Feldspar is by far the most abundant group of minerals in the earth’s crust, forming about 60% of terrestrial rocks. Most deposits offer sodium feldspar as well as potassium feldspar and mixed feldspars. Feldspars are primarily used in industrial applications for their alumina and alkali content. The term feldspar encompasses a whole range of materials. Most of the products we use on a daily basis are made with feldspar: glass for drinking, glass for protection, fiberglass for insulation, the floor tiles and shower basins in our bathrooms, and the tableware from which we eat. Feldspar is part of our daily life.
Feldspar minerals are essential components in igneous, metamorphic and sedimentary rocks, to such an extent that the classification of a number of rocks is based upon feldspar content. The mineralogical composition of most feldspars can be expressed in terms of the ternary system Orthoclase (KAlSi3O8), Albite (NaAlSi3O8) and Anorthite (CaAl2Si2O8). Chemically, the feldspars are silicates of aluminium, containing sodium, potassium, iron, calcium, or barium or combinations of these elements.
The minerals of which the composition is comprised between Albite and Anorthite are known as the plagioclase feldspars, while those comprised between Albite and Orthoclase are called the alkali feldspars due to the presence of alkali metals sodium and potassium. The alkali feldspars are of particular interest in terms of industrial use of feldspars. Amongst the numerous rocks in which they are present, feldspars are particularly abundant in igneous rocks like granite, which contains up to 50% or 70% of alkaline feldspar.
Granite, however, rarely is used for its feldspatic content. Rather, a whole range of rocks geologically connected to granite are used. Most often, commercial feldspar is mined from pegmatite or feldspathic sand deposits. Aplite, which is a fine-grained igneous rock with the same mineralogical composition as granite, also is mined frequently for its feldspar content.

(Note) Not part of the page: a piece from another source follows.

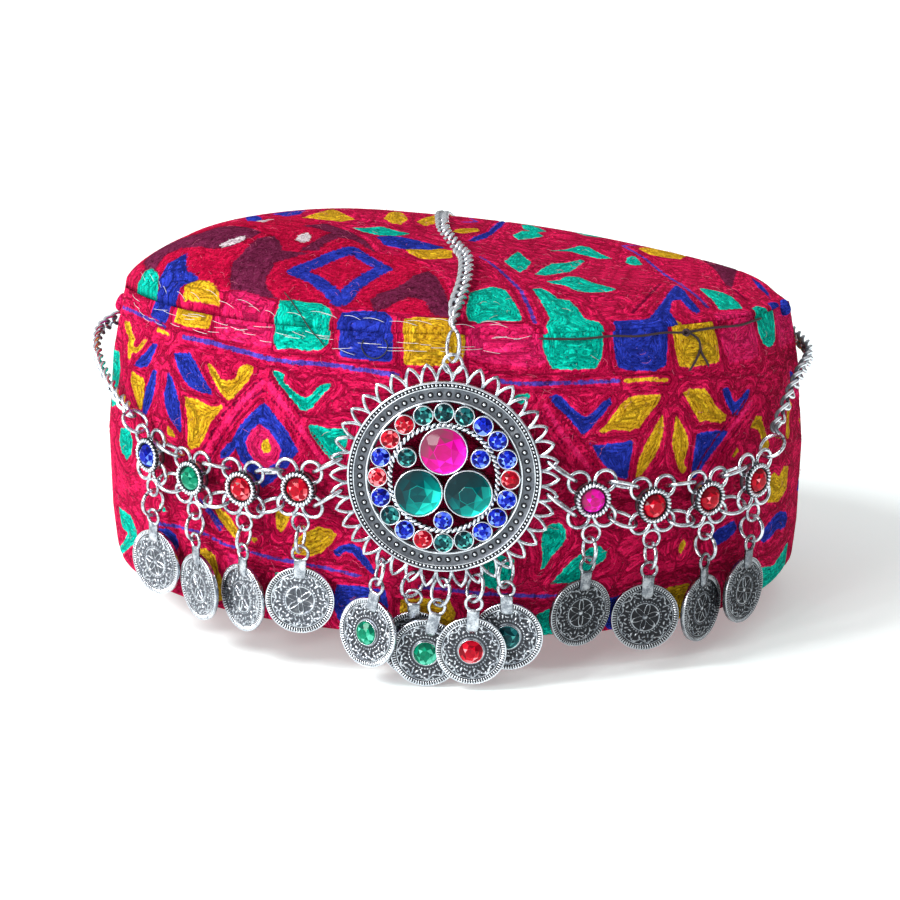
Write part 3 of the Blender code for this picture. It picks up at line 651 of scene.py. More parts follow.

Basically, the two properties which make feldspars useful for downstream industries are their alkali and alumina content. On those elements we can distinguish three families: Feldspathic sand, Pegmatite and Feldspar. A further distinction can be made between sodium, potassium and mixed feldspars, depending on the type of alkali they contain. Feldspars play an important role as fluxing agents in ceramics and glass applications, and also are used as functional fillers in the paint, plastic, rubber and adhesive industries.
Glass: Feldspar is an important ingredient in the manufacture of glass and an important raw material as well, because it acts as a fluxing agent, reducing the melting temperature of quartz and helping to control the viscosity of glass. The alkali content in feldspar acts as flux, lowering the glass batch melting temperature and thus reducing production costs.
Ceramics: In the manufacture of ceramics, feldspar is the second most important ingredient after clay. Feldspar does not have a strict melting point, since it melts gradually over a range of temperatures. This greatly facilitates the melting of quartz and clays and, through appropriate mixing, allows modulations of this important step of ceramic making. Feldspars are used as fluxing agents to form a glassy phase at low temperatures and as a source of alkalies and alumina in glazes. They improve the strength, toughness, and durability of the ceramic body, and cement the crystalline phase of other ingredients, softening, melting and wetting other batch constituents.
Fillers: Feldspars also are used as fillers and extenders in applications such as paints, plastics and rubber. Beneficial properties of feldspars include good dispersability, high chemical inertness, stable pH, high resistance to abrasion, low viscosity at high filler loading, interesting refractive index and resistance to frosting. The products used in such applications are generally fine-milled grades.
Enamel frits and glazes: Feldspar assists the enamel composition, assuring the absence of defects and the neatness of the end product: e.g. enamel frits, ceramic glazes, ceramic tile glazes, sanitaryware, tableware, electrical porcelain and giftware.
And many other end-uses: paint, mild abrasives, urethane, welding electrodes (production of steel), latex foam, the welding of rod coating, and road aggregate.
In the flooring sector, feldspar is the main constituent in the body composition. It is used as a flux, lowering the vitrifying temperature of a ceramic body during firing and forming a glassy phase. Surface tension pull the remaining solid particles together, giving a densification of the ceramic body. With rising temperatures the alkalis become more active and first dissolve the clay particles and then the free silica.
In tableware, feldspar gives a good fusibility for a product without defects.
In sanitaryware, the use of feldspar within vitreous ceramic bodies is used to facilitate the optimization process.